- [EXERCISE TASK] Give the total number of lines with the word "parts" in them, and no other words.

- [STORED RECORDS]

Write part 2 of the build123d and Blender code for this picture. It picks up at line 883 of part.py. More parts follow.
---
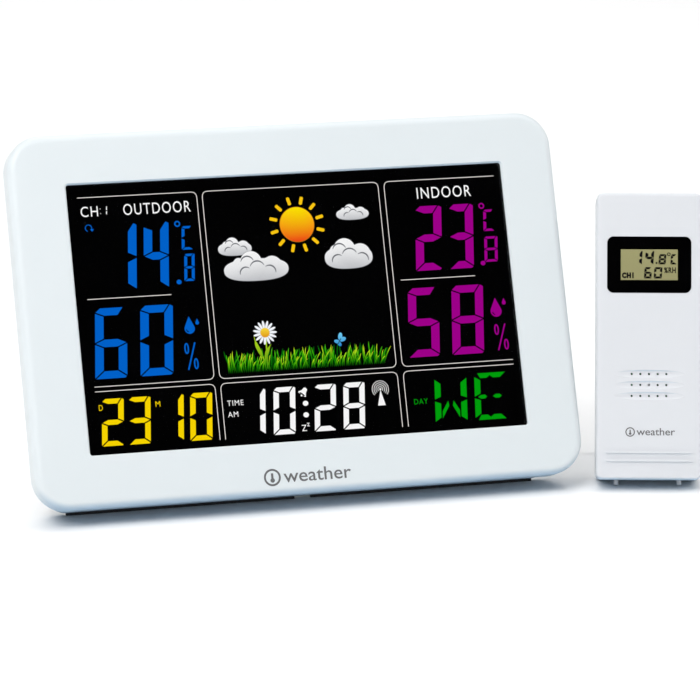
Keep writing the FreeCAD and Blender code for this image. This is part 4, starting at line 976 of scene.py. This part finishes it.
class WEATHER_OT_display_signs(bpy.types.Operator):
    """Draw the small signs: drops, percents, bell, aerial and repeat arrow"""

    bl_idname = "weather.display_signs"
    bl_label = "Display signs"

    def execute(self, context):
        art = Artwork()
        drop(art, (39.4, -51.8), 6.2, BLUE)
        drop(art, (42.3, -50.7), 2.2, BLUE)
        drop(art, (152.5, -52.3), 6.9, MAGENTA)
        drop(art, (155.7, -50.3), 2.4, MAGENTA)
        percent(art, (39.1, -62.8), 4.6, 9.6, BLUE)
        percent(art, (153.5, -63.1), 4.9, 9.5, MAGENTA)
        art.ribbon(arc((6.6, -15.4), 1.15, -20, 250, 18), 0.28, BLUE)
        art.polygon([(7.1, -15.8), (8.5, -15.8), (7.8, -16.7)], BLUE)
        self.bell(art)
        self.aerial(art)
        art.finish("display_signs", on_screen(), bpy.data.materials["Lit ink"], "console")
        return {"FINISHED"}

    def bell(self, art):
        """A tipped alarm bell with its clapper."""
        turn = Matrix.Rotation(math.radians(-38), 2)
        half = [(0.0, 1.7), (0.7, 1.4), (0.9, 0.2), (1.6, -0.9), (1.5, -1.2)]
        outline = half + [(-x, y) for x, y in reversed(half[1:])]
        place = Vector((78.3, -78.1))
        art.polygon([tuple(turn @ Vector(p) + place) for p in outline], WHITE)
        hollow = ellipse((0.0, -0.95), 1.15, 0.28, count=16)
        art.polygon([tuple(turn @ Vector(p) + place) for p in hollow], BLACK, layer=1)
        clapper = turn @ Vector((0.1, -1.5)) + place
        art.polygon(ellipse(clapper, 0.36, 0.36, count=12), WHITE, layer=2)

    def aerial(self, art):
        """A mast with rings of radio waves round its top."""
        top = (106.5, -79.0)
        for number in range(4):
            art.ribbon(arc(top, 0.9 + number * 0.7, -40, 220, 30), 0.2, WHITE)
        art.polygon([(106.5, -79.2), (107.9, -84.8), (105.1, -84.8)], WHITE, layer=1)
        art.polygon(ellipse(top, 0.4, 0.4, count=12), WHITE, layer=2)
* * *
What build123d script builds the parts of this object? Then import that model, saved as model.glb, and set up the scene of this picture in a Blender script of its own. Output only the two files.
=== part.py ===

- [EXERCISE OUTPUT] 2